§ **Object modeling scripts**
[BEGIN]

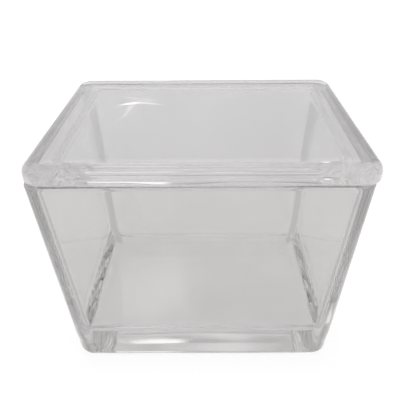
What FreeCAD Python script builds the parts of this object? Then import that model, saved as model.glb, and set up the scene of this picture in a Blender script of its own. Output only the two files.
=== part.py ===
import FreeCAD, Part

import os

import Sketcher

# Slide staining jar: a deep rectangular dish of clear pressed glass with a loose lid.
# Millimetres, +Z up. The origin is the middle of the dish's underside. X runs along
# the long side, Y from the front of the jar to its back.

doc = FreeCAD.newDocument("slide_staining_jar")

# ---------------------------------------------------------------- sizes
# Lengths in millimetres; drafts are degrees away from the vertical.
SIZES = (
    # Dish, outside, measured at the rim
    ("rim_length", 105.5),
    ("rim_width", 83.5),
    ("dish_height", 77.5),
    ("outer_draft", 4.2),
    ("outer_corner_radius", 6.0),
    ("foot_edge_radius", 4.0),
    # Dish, inside
    ("wall_at_rim", 3.9),
    ("base_thickness", 10.6),
    ("inner_draft", 4.7),
    ("inner_corner_radius", 3.0),
    ("floor_edge_radius", 7.0),
    ("rim_edge_radius", 1.3),
    # Lid plate, which stands out past the rim by the overhang on every side
    ("lid_overhang", 0.25),
    ("lid_thickness", 6.5),
    ("lid_corner_radius", 6.0),
    ("lid_top_edge_radius", 3.5),
    ("lid_lower_edge_radius", 1.2),
    # Plug under the lid that drops into the dish's mouth
    ("plug_depth", 3.5),
    ("plug_draft", 5.0),
    ("plug_corner_radius", 4.0),
    ("plug_edge_radius", 2.4),
    # Play all round the plug when the lid is centred, and what is left of it on the
    # side that the lid has slid to
    ("plug_clearance", 4.2),
    ("lid_side_gap", 3.5),
)

sheet = doc.addObject("Spreadsheet::Sheet", "Sizes")
for row, (alias, value) in enumerate(SIZES, start=1):
    sheet.set("A%d" % row, alias)
    sheet.set("B%d" % row, str(value))
    sheet.setAlias("B%d" % row, alias)
doc.recompute()

# Sizes that follow from the sheet's
MOUTH_LENGTH = "Sizes.rim_length - 2 * Sizes.wall_at_rim"
MOUTH_WIDTH = "Sizes.rim_width - 2 * Sizes.wall_at_rim"
CAVITY_DEPTH = "Sizes.dish_height - Sizes.base_thickness"
LID_LENGTH = "Sizes.rim_length + 2 * Sizes.lid_overhang"
LID_WIDTH = "Sizes.rim_width + 2 * Sizes.lid_overhang"
LID_SHIFT = "Sizes.plug_clearance - Sizes.lid_side_gap"
PLUG_LENGTH = MOUTH_LENGTH + " - 2 * Sizes.plug_clearance"
PLUG_WIDTH = MOUTH_WIDTH + " - 2 * Sizes.plug_clearance"


# ---------------------------------------------------------------- helpers
def new_body(label):
    body = doc.addObject("PartDesign::Body", label)
    body.Label = label
    return body


def rectangle(body, name, length, width, level=None, shift=None):
    """Sketch a rectangle centred on the Z axis, or on a line shifted along X from it."""
    sketch = body.newObject("Sketcher::SketchObject", name)
    plane = [f for f in body.Origin.OriginFeatures if f.Role == "XY_Plane"][0]
    sketch.AttachmentSupport = [(plane, "")]
    sketch.MapMode = "FlatFace"
    if level:
        sketch.setExpression("AttachmentOffset.Base.z", level)
    if shift:
        sketch.setExpression("AttachmentOffset.Base.x", shift)
    corners = [FreeCAD.Vector(x, y, 0) for x, y in ((-9, -9), (9, -9), (9, 9), (-9, 9))]
    for i in range(4):
        sketch.addGeometry(Part.LineSegment(corners[i], corners[(i + 1) % 4]), False)
    for i in range(4):
        sketch.addConstraint(Sketcher.Constraint("Coincident", i, 2, (i + 1) % 4, 1))
    for i, direction in enumerate(("Horizontal", "Vertical", "Horizontal", "Vertical")):
        sketch.addConstraint(Sketcher.Constraint(direction, i))
    sketch.addConstraint(Sketcher.Constraint("Symmetric", 0, 1, 1, 2, -1, 1))
    across = sketch.addConstraint(Sketcher.Constraint("DistanceX", 0, 1, 0, 2, 18))
    along = sketch.addConstraint(Sketcher.Constraint("DistanceY", 1, 1, 1, 2, 18))
    sketch.setExpression("Constraints[%d]" % across, length)
    sketch.setExpression("Constraints[%d]" % along, width)
    doc.recompute()
    return sketch


def pad(body, name, sketch, length, down=False):
    feature = body.newObject("PartDesign::Pad", name)
    feature.Profile = sketch
    feature.Reversed = down
    feature.setExpression("Length", length)
    doc.recompute()


def pocket(body, name, sketch, depth):
    """Cut downwards from the sketch."""
    volume = body.Shape.Volume
    feature = body.newObject("PartDesign::Pocket", name)
    feature.Profile = sketch
    feature.setExpression("Length", depth)
    doc.recompute()
    if body.Shape.Volume >= volume:
        raise RuntimeError(name + " cuts nothing")


def draft(body, name, faces, neutral_face, angle, reverse=False):
    """Lean the faces over by the angle; their edges on the neutral face stay put."""
    base = body.Tip
    feature = body.newObject("PartDesign::Draft", name)
    feature.Base = (base, faces)
    feature.NeutralPlane = (base, [neutral_face])
    feature.Reversed = reverse
    feature.setExpression("Angle", angle)
    doc.recompute()


def fillet(body, name, edges, radius):
    base = body.Tip
    feature = body.newObject("PartDesign::Fillet", name)
    feature.Base = (base, edges)
    feature.setExpression("Radius", radius)
    doc.recompute()


def spans(shape, low, high, upright):
    """Whether a face or edge reaches from low to high in Z, and rises or lies level."""
    box = shape.BoundBox
    rises = box.ZLength > 0.01
    return rises == upright and abs(box.ZMin - low) < 0.01 and abs(box.ZMax - high) < 0.01


def hangs(edge, high, above):
    """Whether an edge reaches down from high and ends somewhere above a level."""
    box = edge.BoundBox
    return box.ZLength > 0.01 and abs(box.ZMax - high) < 0.01 and box.ZMin > above + 0.01


def faces_between(body, low, high):
    faces = enumerate(body.Shape.Faces, start=1)
    return ["Face%d" % i for i, face in faces if spans(face, low, high, low != high)]


def upright_edges(body, low, high):
    edges = enumerate(body.Shape.Edges, start=1)
    return ["Edge%d" % i for i, edge in edges if spans(edge, low, high, True)]


def hanging_edges(body, high, above):
    edges = enumerate(body.Shape.Edges, start=1)
    return ["Edge%d" % i for i, edge in edges if hangs(edge, high, above)]


def level_edges(body, level):
    edges = enumerate(body.Shape.Edges, start=1)
    return ["Edge%d" % i for i, edge in edges if spans(edge, level, level, False)]


rim_level = float(sheet.dish_height)
floor_level = float(sheet.base_thickness)
top_level = rim_level + float(sheet.lid_thickness)
plug_level = rim_level - float(sheet.plug_depth)

# ---------------------------------------------------------------- dish
# One moulding, narrower at the foot than at the rim, with a thick flat base. The
# cavity has more draft than the outside, so the walls thicken towards the base.
dish = new_body("dish")
block = rectangle(dish, "rim_outline", "Sizes.rim_length", "Sizes.rim_width")
pad(dish, "block", block, "Sizes.dish_height")
mouth = rectangle(dish, "mouth", MOUTH_LENGTH, MOUTH_WIDTH, level="Sizes.dish_height")
pocket(dish, "cavity", mouth, CAVITY_DEPTH)

top = faces_between(dish, rim_level, rim_level)[0]
walls = faces_between(dish, floor_level, rim_level)
draft(dish, "inner_draft", walls, top, "Sizes.inner_draft")
top = faces_between(dish, rim_level, rim_level)[0]
sides = faces_between(dish, 0, rim_level)
draft(dish, "outer_draft", sides, top, "Sizes.outer_draft", reverse=True)

fillet(dish, "outer_corners", upright_edges(dish, 0, rim_level), "Sizes.outer_corner_radius")
fillet(dish, "foot_edge", level_edges(dish, 0), "Sizes.foot_edge_radius")
fillet(dish, "floor_edge", level_edges(dish, floor_level), "Sizes.floor_edge_radius")
inner_edges = hanging_edges(dish, rim_level, floor_level)
fillet(dish, "inner_corners", inner_edges, "Sizes.inner_corner_radius")
fillet(dish, "rim_edges", level_edges(dish, rim_level), "Sizes.rim_edge_radius")

# ---------------------------------------------------------------- lid
# A thick plate with rounded edges that rests on the rim, and below it a shallow plug
# that keeps it from sliding off. It lies a little off centre in the plug's play.
lid = new_body("lid")
plate = rectangle(
    lid, "plate_outline", LID_LENGTH, LID_WIDTH, level="Sizes.dish_height", shift=LID_SHIFT
)
pad(lid, "plate", plate, "Sizes.lid_thickness")
corners = upright_edges(lid, rim_level, top_level)
fillet(lid, "plate_corners", corners, "Sizes.lid_corner_radius")
fillet(lid, "top_edge", level_edges(lid, top_level), "Sizes.lid_top_edge_radius")
fillet(lid, "lower_edge", level_edges(lid, rim_level), "Sizes.lid_lower_edge_radius")

plug_outline = rectangle(
    lid, "plug_outline", PLUG_LENGTH, PLUG_WIDTH, level="Sizes.dish_height", shift=LID_SHIFT
)
pad(lid, "plug", plug_outline, "Sizes.plug_depth", down=True)
sides = faces_between(lid, plug_level, rim_level)
underside = faces_between(lid, rim_level, rim_level)[0]
draft(lid, "plug_draft", sides, underside, "Sizes.plug_draft", reverse=True)
corners = upright_edges(lid, plug_level, rim_level)
fillet(lid, "plug_corners", corners, "Sizes.plug_corner_radius")
fillet(lid, "plug_edge", level_edges(lid, plug_level), "Sizes.plug_edge_radius")

# ---------------------------------------------------------------- checks and export
doc.recompute()
for item in doc.Objects:
    if "Invalid" in item.State or "Error" in item.State:
        raise RuntimeError("%s did not recompute: %s" % (item.Label, item.State))

nodes = (dish, lid)
for body in nodes:
    shape = body.Shape
    if shape.isNull() or not shape.isValid() or len(shape.Solids) != 1:
        raise RuntimeError(body.Label + " is not one valid solid")

os.makedirs("parts", exist_ok=True)
for body in nodes:
    body.Shape.exportStep("parts/%s.step" % body.Label)
    box = body.Shape.BoundBox
    extent = "%.2f x %.2f x %.2f mm" % (box.XLength, box.YLength, box.ZLength)
    print("%s: %s, %.1f cm3" % (body.Label, extent, body.Shape.Volume / 1000))
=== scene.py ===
import math

import bpy
from mathutils import Matrix, Vector, noise


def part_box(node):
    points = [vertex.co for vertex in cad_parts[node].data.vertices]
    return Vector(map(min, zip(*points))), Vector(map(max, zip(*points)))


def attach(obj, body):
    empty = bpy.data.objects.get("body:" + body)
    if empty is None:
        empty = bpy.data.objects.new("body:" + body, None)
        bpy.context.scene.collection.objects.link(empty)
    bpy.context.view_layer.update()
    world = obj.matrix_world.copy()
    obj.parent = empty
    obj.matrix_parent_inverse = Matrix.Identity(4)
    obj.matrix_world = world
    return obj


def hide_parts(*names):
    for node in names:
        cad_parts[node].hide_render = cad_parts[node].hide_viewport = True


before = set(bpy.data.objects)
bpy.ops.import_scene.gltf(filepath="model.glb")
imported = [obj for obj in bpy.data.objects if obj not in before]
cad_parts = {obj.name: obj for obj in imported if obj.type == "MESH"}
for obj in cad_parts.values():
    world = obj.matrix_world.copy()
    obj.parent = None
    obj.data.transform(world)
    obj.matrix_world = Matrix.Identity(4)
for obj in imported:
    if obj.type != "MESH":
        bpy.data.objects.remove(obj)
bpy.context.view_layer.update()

# Sizes in metres. The outer sizes come from the two CAD solids, and the rest are the sizes that
# the solids were built with.
_, DISH_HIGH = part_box("dish")
LID_LOW, LID_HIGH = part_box("lid")

OUTER_DRAFT = math.radians(4.2)
INNER_DRAFT = math.radians(4.7)
OUTER_CORNER = 0.0060
FOOT_EDGE = 0.0040
WALL_AT_RIM = 0.0039
BASE_THICKNESS = 0.0106
INNER_CORNER = 0.0030
FLOOR_EDGE = 0.0070
RIM_EDGE = 0.0013

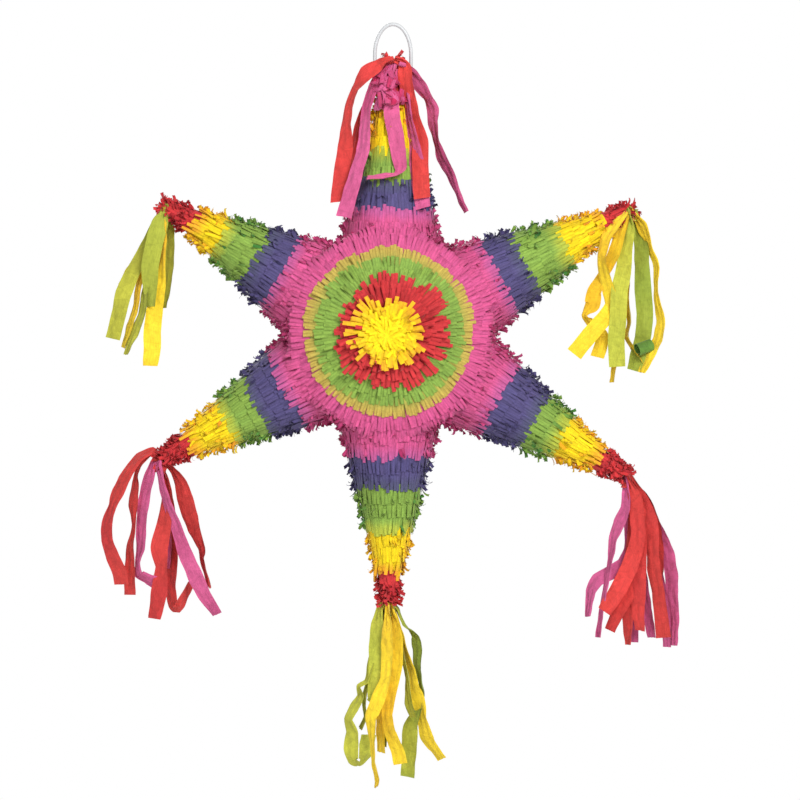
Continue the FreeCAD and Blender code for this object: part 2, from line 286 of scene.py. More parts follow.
class Paper:
    """Collects strips and skins of tissue, and turns them into one mesh."""

    def __init__(self, seed):
        self.rng = random.Random(seed)
        self.verts = []
        self.faces = []
        self.paint = []
        self.grain = []

    def grid(self, rows, across, along, paints, closed=False, rim=1.0):
        """rows of points, all as long. across and along are where they lie on the flat paper. The two
        long edges are painted darker by the factor rim, as painted shade between neighbouring strips."""
        first = len(self.verts)
        wide = len(rows[0])
        spare = self.rng.uniform(0, 900)
        for row, place, paint in zip(rows, along, paints):
            for j, (point, x) in enumerate(zip(row, across)):
                self.verts.append(point)
                self.paint.append(paint * rim if j in (0, wide - 1) else paint)
                self.grain.append((x / MM, place / MM, spare))
        for i in range(len(rows) - 1):
            for j in range(wide if closed else wide - 1):
                a = first + i * wide + j
                b = first + i * wide + (j + 1) % wide
                self.faces.append((a, b, b + wide, a + wide))

    def strip(self, root, forward, normal, length, width, paint, tip, lift, curl, twist=0.0, steps=5):
        """One narrow strip, glued at its root. It lifts off the surface, bends by curl and turns by
        twist. tip is the colour of its free end, where that differs."""
        side = forward.cross(normal).normalized()
        turn = Quaternion(side, lift)
        forward, normal = turn @ forward, turn @ normal
        point = root.copy()
        half = width / 2
        rows, along, paints = [], [], []
        for i in range(steps + 1):
            share = i / steps
            ridge = normal * (CUPPED * half)
            rows.append([point - side * half, point + ridge, point + side * half])
            along.append(length * share)
            paints.append(mixed(paint, tip, smooth(share * 1.6 - 0.3)) if tip else paint)
            bend = Quaternion(side, curl / steps * 2 * share)
            forward, normal = bend @ forward, bend @ normal
            roll = Quaternion(forward, twist / steps)
            side, normal = roll @ side, roll @ normal
            point = point + forward * (length / steps)
        self.grid(rows, (-half, 0, half), along, paints, rim=FINGER_EDGE_SHADE)

    def build(self, name, body, slot, *nodes):
        mesh = bpy.data.meshes.new(name)
        mesh.from_pydata(self.verts, [], self.faces)
        paint = mesh.attributes.new("tissue", "FLOAT_COLOR", "POINT")
        paint.data.foreach_set("color", [c for p in self.paint for c in (*p, 1.0)])
        grain = mesh.attributes.new("grain", "FLOAT_VECTOR", "POINT")
        grain.data.foreach_set("vector", [c for g in self.grain for c in g])
        mesh.polygons.foreach_set("use_smooth", [True] * len(mesh.polygons))
        mesh.materials.append(MATERIAL[slot])
        piece = add_object(name, mesh)
        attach(piece, body)
        if nodes:
            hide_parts(*nodes)
        return piece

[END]

§ **Task to carry out**
Among the entries above, find the line with "nodes = (dish, lid)" and the line with "bpy.context.scene.collection.objects.link(empty)"; give again exactly these two lines and all lines between them.

§ **Response for this exercise**
nodes = (dish, lid)
for body in nodes:
    shape = body.Shape
    if shape.isNull() or not shape.isValid() or len(shape.Solids) != 1:
        raise RuntimeError(body.Label + " is not one valid solid")

os.makedirs("parts", exist_ok=True)
for body in nodes:
    body.Shape.exportStep("parts/%s.step" % body.Label)
    box = body.Shape.BoundBox
    extent = "%.2f x %.2f x %.2f mm" % (box.XLength, box.YLength, box.ZLength)
    print("%s: %s, %.1f cm3" % (body.Label, extent, body.Shape.Volume / 1000))
=== scene.py ===
import math

import bpy
from mathutils import Matrix, Vector, noise


def part_box(node):
    points = [vertex.co for vertex in cad_parts[node].data.vertices]
    return Vector(map(min, zip(*points))), Vector(map(max, zip(*points)))


def attach(obj, body):
    empty = bpy.data.objects.get("body:" + body)
    if empty is None:
        empty = bpy.data.objects.new("body:" + body, None)
        bpy.context.scene.collection.objects.link(empty)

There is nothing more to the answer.